In a growing economy, criticisms against cuts to programs may prove effective, but Quinlan said the electorate in 2010 would have gone through a few years of belt-tightening at home. In a shrinking economy, voters might have lost jobs and might have to cut back on spending. Voters will view the budget cuts in this context, he said.

“A percentage cut in somebody’s budget will look a whole lot better than a 100 percent cut, which a lot of the voters will experience when it comes to their jobs or even their home situation,” he said.

Brewer, if she seeks a full term as governor in 2010, is generally considered to be more exposed to the fallout from an unpopular budget than lawmakers seeking reelection. Many of the lawmakers are in relatively safe districts, whether they are Democratic- or Republican-leaning areas, because of sizable voter registration advantages.

Not so for Brewer, who will have to court voters across the state, including moderates and independents who may be swayed by her decisions during her two-year stint on the Ninth Floor.

The bulk of the Arizona Democratic Party’s press statements in the past few months have focused on the new governor’s performance.
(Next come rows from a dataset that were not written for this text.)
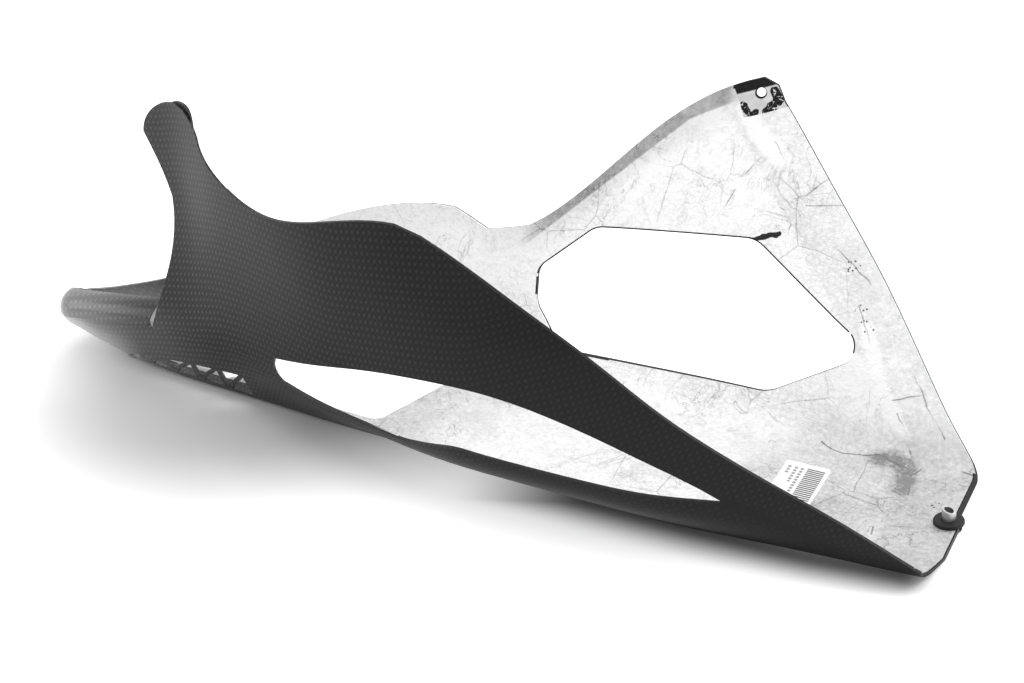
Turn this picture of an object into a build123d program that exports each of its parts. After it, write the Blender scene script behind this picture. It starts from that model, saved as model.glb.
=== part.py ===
from build123d import *
from math import cos, hypot, radians, sin, tan
import os

# All lengths are in millimetres and all angles in degrees.
# X runs along the pan: the open mouth is at +X and the closed nose at -X.
# Y runs across it: the tall slotted side is at -Y. Z is up from the surface it rests on.

# Driving sizes
wall = 1.8                # thickness of the moulded laminate
foil = 0.4                # thickness of the heat foil bonded inside
nose_x = -392.0           # rear end of the hull, before it is trimmed
mouth_x = 200.0           # front end of the hull, before it is trimmed
trim_top = 250.0          # height that clears every trimmed edge
middle_y = -14.0          # line that parts the near trimmings from the far ones
station_gap = 33.0        # spacing of the hull's sections
flat_cut = 0.4            # depth taken off under the floor to leave it truly flat

# Trimmed edge of the near side, as (x, z) seen from the side
slit = (-306.6, 34.6)     # bottom of the slit between the ear and the nose
slit_rear = ((-307.9, 37), (-302.0, 57.5))
ear_rear = ((-305.4, 37), (-298.5, 66), (-294.6, 104), (-295.8, 118))
ear_top = (
    (-312, 157), (-306.5, 170), (-296, 178.2), (-283, 182), (-272.5, 181.3), (-265, 175.5), (-261, 168.5),
)
ear_front = ((-258.5, 161), (-245, 150.4), (-228, 144.5), (-204, 143), (-159, 154), (-112, 163.5))
near_free_edge = ((-96, 160), (-34, 135), (20, 107), (98, 54), (152, 27), (186, 5))

# Trimmed edge of the far side, as (x, z) seen from the side
far_nose_edge = ((-392, 27), (-374, 27), (-339, 32), (-290, 53), (-255, 69.5), (-226, 80.3), (-165, 87))
far_notch = ((-143, 76.5), (-116, 83))
far_top_edge = ((-108, 88), (-71, 122.5), (-30, 161), (2, 176.7))
far_corner = ((9, 178.5), (18, 174.5))
mouth_edge = ((24, 166), (190, -4))

# Front lip, as (x, y) seen from above
lip_far = (179.0, 54.0)
lip_tip = (190.5, -9.0)
lip_near = (180.0, -67.0)

# Openings, as corner points with the radius of each corner
far_window = (
    (-107, 58, 9), (-104, 38, 16), (-83, 17, 12), (52, 18.5, 25), (108, 49.5, 10), (25, 95, 20),
    (-76, 84.5, 14),
)
slot_rear = ((-205, 38, 9), (-104, 39.5, 30), (-68, 48.5, 40))
slot_top = ((-201, 53.5), (-144, 72.2), (-88, 84.7), (-51, 86.4), (-6, 78.5), (42, 61.2), (76.5, 41.5))
slot_tip_depth = 1.5      # how far the slot's lower edge lies under the end of its top edge
floor_cut_z = 20.0        # height that the floor's opening is cut up to
floor_opening = ((-156, -46, 8), (-130, 38, 8), (-230, 30, 20), (-330, 2, 10), (-338, -36, 10))

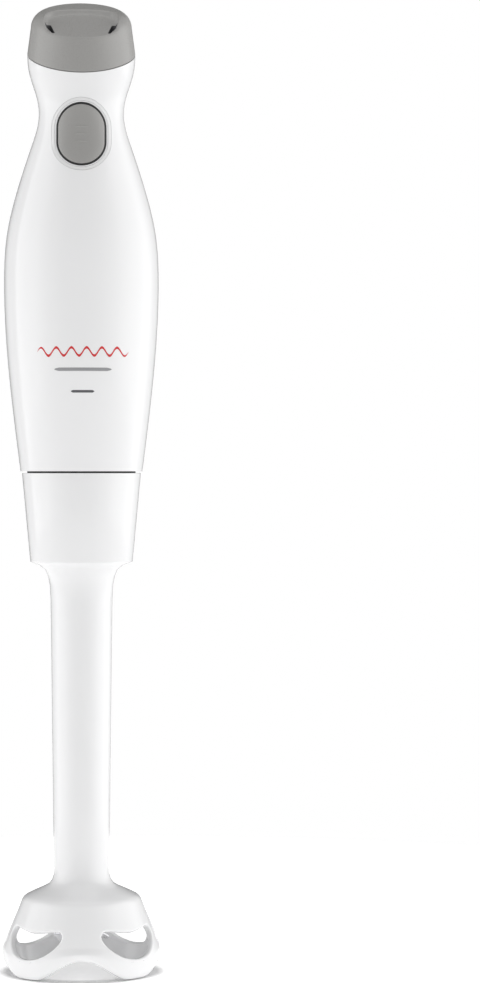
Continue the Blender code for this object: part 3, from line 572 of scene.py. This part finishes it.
def oval_distance(x, z):
    """How far outside the hole's edge a point of the front surface is."""
    straight = HOLE_HALF[1] - HOLE_HALF[0]
    return math.hypot(x, max(abs(z - BUTTON_Z) - straight, 0.0)) - HOLE_HALF[0]


def recess_depth(distance):
    """How deep the surface round the button's hole lies: a groove that holds a grey ring of painted shade, then a
    rounded lip.
    """
    if distance >= RECESS_WIDTH:
        return 0.0
    if distance > LIP_WIDTH:
        to_edge = min(RECESS_WIDTH - distance, distance - LIP_WIDTH)
        return RECESS_DEPTH * min(to_edge / RECESS_WALL, 1.0)
    t = 1 - max(distance, 0.0) / LIP_WIDTH
    return LIP_WIDTH * 0.8 * (1 - math.sqrt(max(1 - t * t, 0.0)))


def shell_point(u, v, side, inset, recess=False):
    """A point of a shell: u is the angle from the middle of its side, v the share of the way up to the cap."""
    top = joint_at(u if side < 0 else math.pi - u) - LIP_GAP
    z = HANDLE_BOTTOM + v * (top - HANDLE_BOTTOM)
    radius = handle_radius(z) - inset
    if recess:
        radius -= recess_depth(oval_distance(radius * math.sin(u), z))
    return Vector((radius * math.sin(u), side * radius * math.cos(u), z))


def front_uv(x, z, inset):
    """Where on the front shell a point seen at (x, z) lies."""
    u = math.asin(x / (handle_radius(z) - inset))
    top = joint_at(u) - LIP_GAP
    return u, (z - HANDLE_BOTTOM) / (top - HANDLE_BOTTOM)


def shell_solid(sheet, side):
    """Closes a sheet into a wall: outside, inside, and a strip along every edge, that of a hole included."""
    bm = bmesh.new()
    outer = [bm.verts.new(shell_point(u, v, side, 0.0, recess=side < 0)) for u, v in sheet.points]
    inner = [bm.verts.new(shell_point(u, v, side, WALL)) for u, v in sheet.points]
    borders = set()
    for face in sheet.faces:
        bm.faces.new([outer[i] for i in face])
        bm.faces.new([inner[i] for i in reversed(face)])
        for a, b in zip(face, face[1:] + face[:1]):
            if (b, a) in borders:
                borders.remove((b, a))
            else:
                borders.add((a, b))
    for a, b in sorted(borders):
        bm.faces.new((outer[a], inner[a], inner[b], outer[b]))
    for vert in bm.verts:
        vert.co.y += side * SEAM
    return bm


def shell_grid():
    """The angles and the shares of the height at which both shells have their points."""
    us = [math.radians(-90 + 180 * i / SHELL_COLUMNS) for i in range(SHELL_COLUMNS + 1)]
    return us, [j / SHELL_ROWS for j in range(SHELL_ROWS + 1)]


def front_shell():
    """The handle's front half, whose mesh runs in rings round the button's hole."""
    us, vs = shell_grid()
    i0 = min(range(len(us)), key=lambda i: abs(us[i] + PATCH_HALF[0]))
    i1 = len(us) - 1 - i0
    low, high = (front_uv(0, BUTTON_Z + s * PATCH_HALF[1], 0)[1] for s in (-1, 1))
    j0 = min(range(len(vs)), key=lambda j: abs(vs[j] - low))
    j1 = min(range(len(vs)), key=lambda j: abs(vs[j] - high))
    sheet = Sheet()
    sheet.grid(us, vs, [(i0, i1, j0, j1)])
    frame_loop = rectangle_loop(us, vs, i0, i1, j0, j1)
    angles = []
    for u, v in frame_loop:
        spot = shell_point(u, v, -1, 0)
        angles.append(math.atan2((spot.z - BUTTON_Z) / HOLE_HALF[1], spot.x / HOLE_HALF[0]))
    ovals = []
    for grow in HOLE_RINGS:
        loop = []
        for angle in angles:
            x, z = oval_point(HOLE_HALF, grow, angle)
            loop.append(front_uv(x, z + BUTTON_Z, 0))
        ovals.append(loop)
    between = []
    for share in (0.3, 0.6, 0.82):
        pairs = zip(frame_loop, ovals[0])
        between.append([tuple((1 - share) * a + share * b for a, b in zip(p, q)) for p, q in pairs])
    sheet.rings([frame_loop, *between, *ovals])
    piece("handle_front", shell_solid(sheet, -1), "motor_unit", "white_plastic", ["front_shell"])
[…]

One statement from Democratic headquarters tagged Brewer as “No Plan Jan.”

Democratic Party spokesperson Jeff Stapleton said leadership starts at the top and they are not seeing it right now from Brewer.

Still, Garcia downplayed criticism that Democrats were engaging in political gamesmanship, and he pointed out that the budget debate is being framed two different ways: Democratic candidates criticize Republicans for the harm the cuts are doing, while Republican candidates blast Democrats as tax-and-spend liberals.

“You can throw all the barbs you want,” he said. “The reality is it depends on how many folks you get out to vote.”